_Data extract_.
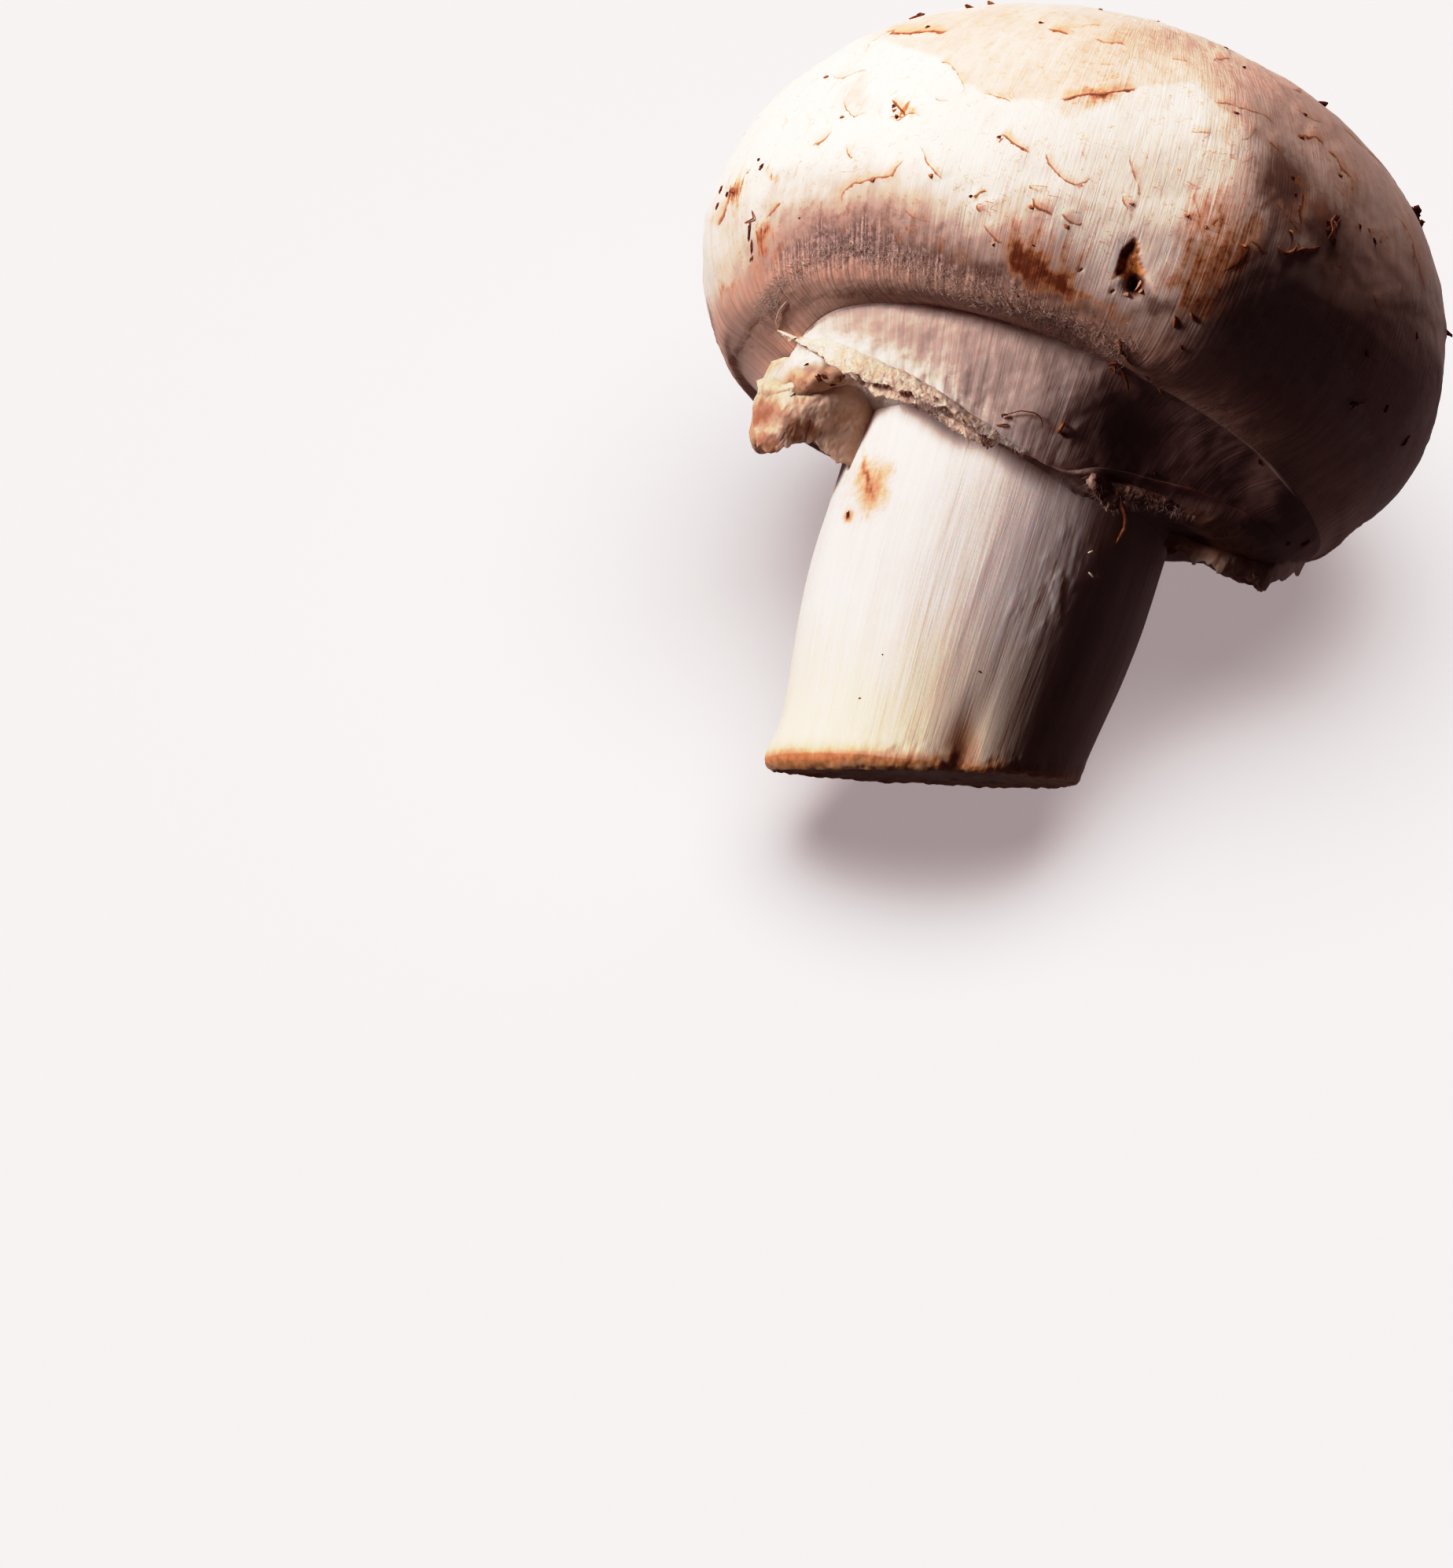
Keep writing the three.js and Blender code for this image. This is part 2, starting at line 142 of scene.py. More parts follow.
@dataclass(frozen=True)
class Viewpoint:
    """Where the mushroom is looked at from, and how its stalk leans in that view."""

    lay: Lay = Lay()
    azimuth: float = 18.9
    elevation: float = 42.53
    lean: float = 17.0  # of the stalk's axis, clockwise from straight up
    far: float = 691.27  # from the viewer to the veil ring's depth, in mm
    aim: tuple = (-18.616, -18.564)  # the picture's middle, right of and above the veil ring

    def back(self) -> Vector:
        """The direction from the mushroom towards the viewer."""
        a, e = math.radians(self.azimuth), math.radians(self.elevation)
        return Vector((math.sin(a) * math.cos(e), -math.cos(a) * math.cos(e), math.sin(e)))

    def right(self) -> Vector:
        """The direction to the viewer's right."""
        a = math.radians(self.azimuth)
        return Vector((math.cos(a), math.sin(a), 0))

    def up(self) -> Vector:
        """The direction that is up in the view."""
        return self.back().cross(self.right())

    def across(self) -> Vector:
        """To the right across the stalk, as it is seen."""
        lean = math.radians(self.lean)
        return self.right() * math.cos(lean) - self.up() * math.sin(lean)

    def along(self) -> Vector:
        """Up along the stalk, as it is seen."""
        lean = math.radians(self.lean)
        return self.right() * math.sin(lean) + self.up() * math.cos(lean)

    def see(self, points: Array) -> Array:
        """Where points in metres are seen.

        Args:
            points: Rows of x, y and z in the row frame.

        Returns:
            Rows of across, along and towards the viewer, in millimetres from the veil ring.
        """
        axes = np.array([self.right(), self.up(), self.back()])
        right, up, near = ((points / MM - np.array(self.lay.ring)) @ axes.T).T
        larger = self.far / (self.far - near)
        right = self.aim[0] + (right - self.aim[0]) * larger
        up = self.aim[1] + (up - self.aim[1]) * larger
        c, s = math.cos(math.radians(self.lean)), math.sin(math.radians(self.lean))
        return joined(right * c - up * s, right * s + up * c, near)

    def nearness(self, point: Vector) -> float:
        """How far towards the viewer a point in metres is, in millimetres from the veil ring."""
        return self.see(np.array([point]))[0, 2]

    def place(self, seen: tuple) -> Vector:
        """The point that is seen at a place.

        Args:
            seen: Across, along and towards the viewer, in millimetres from the veil ring.

        Returns:
            The point in metres in the row frame.
        """
        across, along, near = seen
        c, s = math.cos(math.radians(self.lean)), math.sin(math.radians(self.lean))
        smaller = 1 - near / self.far
        right = self.aim[0] + (across * c + along * s - self.aim[0]) * smaller
        up = self.aim[1] + (along * c - across * s - self.aim[1]) * smaller
        upwards = Vector(self.lay.ring) + self.right() * right + self.up() * up
        return (upwards + self.back() * near) * MM


VIEW = Viewpoint()
LAY = VIEW.lay


# --- Shader expressions ---

class Value:
    """A number that varies over a surface. Sums with it add Math nodes to its material."""

    def __init__(self, shader: "Shader", socket: NodeSocket) -> None:
        """Wraps an output socket of a node in the shader."""
        self.shader = shader
        self.socket = socket

    def _sum(self, operation: str, first: object, second: object) -> "Value":
        """Adds one Math node for two inputs."""
        node = self.shader.node("ShaderNodeMath", {"operation": operation}, {0: first, 1: second})
        return Value(self.shader, node.outputs[0])

    def __add__(self, other: object) -> "Value":
        """self + other."""
        return self._sum("ADD", self, other)

    __radd__ = __add__

    def __sub__(self, other: object) -> "Value":
        """self - other."""
        return self._sum("SUBTRACT", self, other)

    def __rsub__(self, other: object) -> "Value":
        """other - self."""
        return self._sum("SUBTRACT", other, self)

    def __mul__(self, other: object) -> "Value":
        """self * other."""
        return self._sum("MULTIPLY", self, other)

    __rmul__ = __mul__

    def higher(self, other: object) -> "Value":
        """The larger of the two."""
        return self._sum("MAXIMUM", self, other)

    def sway(self, amount: float) -> "Value":
        """An amount times how far it is above a half."""
        return (self - 0.5) * amount

    def size(self) -> "Value":
        """Its size, without its sign."""
        return self._sum("ABSOLUTE", self, 0.0)

    def between(self, low: float, high: float) -> "Value":
        """Goes smoothly from 0 up to low to 1 from high on.

        Args:
            low: Where it starts to rise.
            high: Where it has risen.

        Returns:
            A value from 0 to 1.
        """
        settings = {"interpolation_type": "SMOOTHSTEP"}
        inputs = {0: self, 1: low, 2: high}
        return Value(self.shader, self.shader.node("ShaderNodeMapRange", settings, inputs).outputs[0])


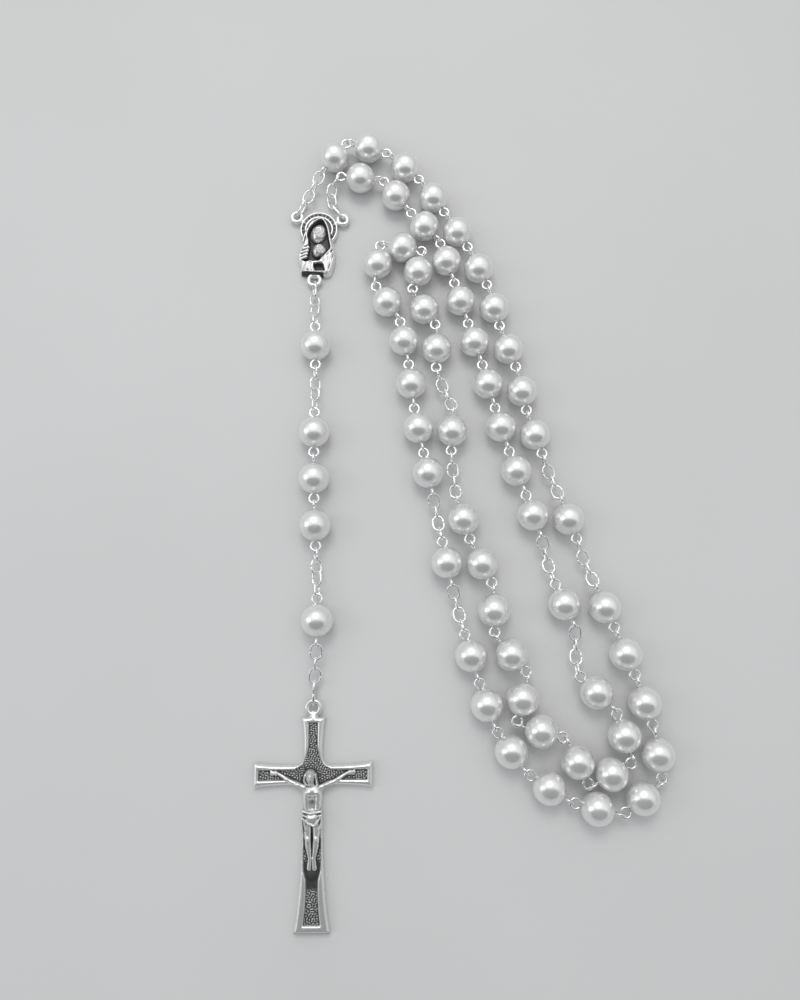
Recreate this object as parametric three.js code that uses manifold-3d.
// A five-decade rosary of imitation pearls, laid out on a table.
//
// Every bead is threaded on a wire eye pin that ends in a round loop each side. Loops thread
// through loops inside a decade, and a short run of oval chain links joins each large gap. The
// loop of the rosary ends at two eyes of the cast centrepiece. A pendant of five beads hangs
// from its third eye and ends in the crucifix.
//
// Millimetres, +Z up. The back of the crucifix and of the centrepiece and the underside of
// every bead rest on z = 0. +Y runs from the crucifix to the centrepiece.

import * as THREE from 'three';
import { mergeVertices } from 'three/addons/utils/BufferGeometryUtils.js';
import Module from 'manifold-3d';

const wasm = await Module();
wasm.setup();

// ---- Driving dimensions -------------------------------------------------------------------

const BEAD_DIAMETER = 8;
const BEAD_RADIUS = BEAD_DIAMETER / 2;
const BEAD_SIDES = 8;
const BEAD_PITCH = 12.3;          // from pivot to pivot over one bead and its two loops

const PIN_WIRE = 0.6;
const PIN_LOOP_RADIUS = 1.2;      // to the middle of the wire

const LINK_WIRE = 0.55;
const LINK_PITCH = 2.95;          // from pivot to pivot over one chain link
const LINK_HALF_WIDTH = 1.38;     // to the middle of the wire
const LINKS_PER_RUN = 4;
const RUN_SPAN = 11.4;            // how far apart a slack run's two ends lie
const PENDANT_RUN_SPAN = 11.7;    // the pendant's runs are pulled almost straight

const JUMP_RING_PITCH = 4.3;      // the larger oval ring that holds an eye of the centrepiece
const LONG_RING_PITCH = 5.2;      // the longest one, that holds the crucifix
const JUMP_RING_WIRE = 0.65;
const JUMP_RING_HALF_WIDTH = 1.4;
const EYE_RUN_SPAN = 13;          // a jump ring and three links
const CROSS_RUN_SPAN = 13.9;      // three links and the long ring
const RING_PITCHES = { link: LINK_PITCH, jump_ring: JUMP_RING_PITCH, long_ring: LONG_RING_PITCH };

const THREADED = 0.4;             // how far a wire passes its pivot where it can turn
const JOINED = 0.12;              // the same where two wires are one solid
const OPENED = -0.5;              // the same at the one pivot where the loop is opened
const RING_SIDES = 6;
const WIRE_SIDES = 4;

const EYE_WIRE = 1.0;             // the round bar of the castings' eyes
const EYE_THREADED = 0.62;
const EYE_HEIGHT = 1.45;          // middle of the eyes above the table
const SIDE_EYE_RADIUS = 1.35;     // to the middle of the bar
const LOW_EYE_RADIUS = 1.55;

const HALO_RADIUS = 5.3;
const MEDAL_PLATE = 1.5;          // thickness of the centrepiece's flat back
const MEDAL_DROP = 13.8;          // from the halo's centre to the foot of the figures
const MEDAL_FOOT_HALF = 3.8;

const CROSS_TOP = 13.5;           // from the middle of the crossing
const CROSS_FOOT = 35.2;
const CROSS_ARM = 14.35;
const CROSS_HALF_STEM = 2.3;      // half the width of stem and arms by the crossing
const CROSS_HALF_TOP = 3.0;
const CROSS_HALF_ARM_END = 3.0;
const CROSS_HALF_FOOT = 4.3;
const CROSS_FILLET = 2.2;
const CROSS_THICK = 2.4;
const CROSS_RIM = 0.9;
const CROSS_RECESS = 0.7;
const CROSS_EYE_RISE = 2.2;       // eye's centre above the top of the cross
const CROSS_EYE_RADIUS = 1.6;

// ---- Where the pieces lie -----------------------------------------------------------------

const MEDAL_PLACE = new THREE.Vector3(-22.6, 120.2, 0);
const MEDAL_TURN = THREE.MathUtils.degToRad(-3.5);
const LEFT_EYE = new THREE.Vector3(-6.4, 3.3, EYE_HEIGHT);
const RIGHT_EYE = new THREE.Vector3(6.4, 3.3, EYE_HEIGHT);
const LOW_EYE = new THREE.Vector3(0, -15.4, EYE_HEIGHT);
const CROSS_TURN = THREE.MathUtils.degToRad(0.7);

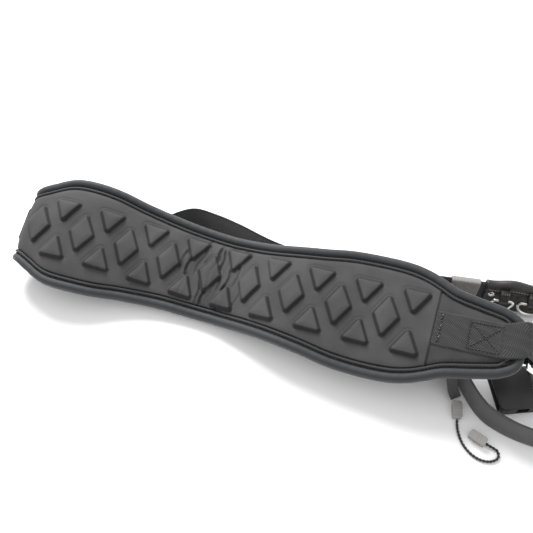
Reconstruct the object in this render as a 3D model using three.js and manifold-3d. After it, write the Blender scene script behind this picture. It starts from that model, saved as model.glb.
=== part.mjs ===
// Padded carpenter's tool belt, lying unfastened and gathered on a flat surface.
// Millimetres, +Z up, +X along the belt towards its hardware, +Y to the back of the belt.
import * as THREE from 'three';
import { mergeVertices } from 'three/addons/utils/BufferGeometryUtils.js';
import Module from 'manifold-3d';

const wasm = await Module();
wasm.setup();

// ---- driving dimensions -------------------------------------------------------------
const GAP = 0.3;                       // running gap between neighbouring solids
const HALF_LENGTH = 345;               // half of the pad, measured along its face
const TILT = THREE.MathUtils.degToRad(17);
const FOLD_START = -240;               // where the left neck folds under
const FOLD_RADIUS = 19;
const FOLD_ANGLE = THREE.MathUtils.degToRad(175);
const PANEL_THICK = 2.7;
const FOAM_THICK = 8.7;
const BACK_THICK = 2;
const BINDING_WIDTH = 10;
const BINDING_HEIGHT = 15.4;
const WEB_WIDTH = 38;
const WEB_THICK = 1.8;
const LAYER = WEB_THICK + 2 * GAP;     // distance between two layers of webbing
const RING_WIRE = 3.4;

// Half width of the pad at distances from its middle, and the run of its face along it.
const WIDTH_AT = [0, 60, 115, 150, 185, 215, 235, 250, 268, 300, 325, 338, 345];
const HALF_WIDTH = [55, 57, 63, 68.5, 70, 68.5, 64, 58, 50, 43, 37, 29, 18];
const RUN_AT = [-270, -180, -90, 0, 90, 180, 270, 360];
const FACE_HEIGHT = [59, 59, 37, 32, 55, 60, 71, 81];
const FACE_SIDEWAYS = [-8, -2, 9, 9, -1, -1, -3, -1];

// ---- materials -----------------------------------------------------------------------
const finish = (color, roughness, metalness = 0) =>
  new THREE.MeshStandardMaterial({ color, roughness, metalness });
const faceFabric = finish(0x4b4748, 0.85);
const foam = finish(0x2b2b2d, 0.95);
const bindingFabric = finish(0x30363b, 0.8);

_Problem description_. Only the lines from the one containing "Recreate this object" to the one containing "const PIN_LOOP_RADIUS = 1.2;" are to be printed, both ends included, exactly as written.

_Written reply_.
Recreate this object as parametric three.js code that uses manifold-3d.
// A five-decade rosary of imitation pearls, laid out on a table.
//
// Every bead is threaded on a wire eye pin that ends in a round loop each side. Loops thread
// through loops inside a decade, and a short run of oval chain links joins each large gap. The
// loop of the rosary ends at two eyes of the cast centrepiece. A pendant of five beads hangs
// from its third eye and ends in the crucifix.
//
// Millimetres, +Z up. The back of the crucifix and of the centrepiece and the underside of
// every bead rest on z = 0. +Y runs from the crucifix to the centrepiece.

import * as THREE from 'three';
import { mergeVertices } from 'three/addons/utils/BufferGeometryUtils.js';
import Module from 'manifold-3d';

const wasm = await Module();
wasm.setup();

// ---- Driving dimensions -------------------------------------------------------------------

const BEAD_DIAMETER = 8;
const BEAD_RADIUS = BEAD_DIAMETER / 2;
const BEAD_SIDES = 8;
const BEAD_PITCH = 12.3;          // from pivot to pivot over one bead and its two loops

const PIN_WIRE = 0.6;
const PIN_LOOP_RADIUS = 1.2;      // to the middle of the wire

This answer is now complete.